Edward Cella Art + Architecture, Culver City, California
Recommendation by G. James Daichendt


William Leavitt, “Skyline S.F.,” 2009, acrylic on canvas, 30 x 60”

Continuing through July 15, 2017

The thirty-two minute film of Robert Smithson’s "Spiral Jetty" serves as an introduction for the group exhibition “Vernacular Environments, Part 1.” The early earthwork, engineered in 1970, became the foundational post-studio piece from which some of the most ambitious projects of our time were inspired. Located on the shore of the Great Salt Lake in Utah, and the film captures the artist's process, documentation, and joyful engagement. The narrow gallery corridor in which it’s viewed serves as the only entrance into the larger exhibition space. Once we step through the black curtain, we are met with a range of media exploring how artists engage with architecture and the built environment, something "Spiral Jetty" accomplished with honors. 

 

A series of three 2016 photographs by Richard Barnes capture aspects of a performance by Alex Schweder and Ward Shelley as they live within “ReActor” house, a rectangular modern home that rotates and shifts on a concrete column, depending upon where the artists are standing and which way the wind is blowing. A much more stoic piece is the tombstone-like sculpture "UN Speaker" (2002) by Jennifer Bolande. The freestanding piece is enclosed in a concrete frame that stretches speaker fabric on one-side, while the opposite displays a print of the United Nations building in Manhattan. The geometric patterns of windows and speaker fabric juxtapose the amplification of global politics that happen within in the skyscraper.
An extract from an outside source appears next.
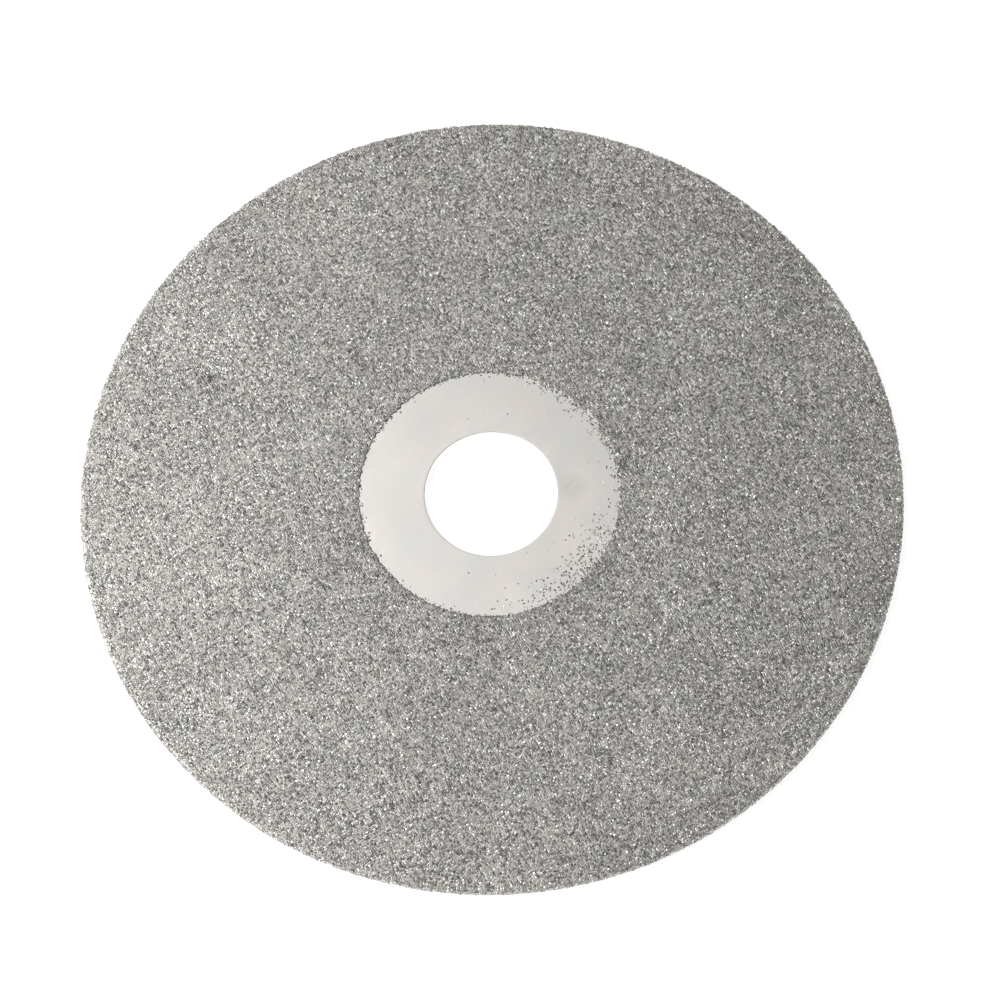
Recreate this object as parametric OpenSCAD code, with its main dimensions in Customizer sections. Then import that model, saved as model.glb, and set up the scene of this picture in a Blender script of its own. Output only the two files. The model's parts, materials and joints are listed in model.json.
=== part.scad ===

The heaviness of these interactions are in contrast to the drawings of Raúl Cordero, whose tropical scenes, each image partially obstructed by text, deconstruct the landscape. "Tropical Drawing No. 3,” for example, reads, “It was too rare and lasted too short, but she found true love that week in the badlands." From "Spiral Jetty" to the present day, artists continue to push the way we interact with our environment. "Vernacular Environments, Part 1" offers a number of aesthetically provocative perspectives that encourage us to reflect this inquiry well after we exit the same way we entered.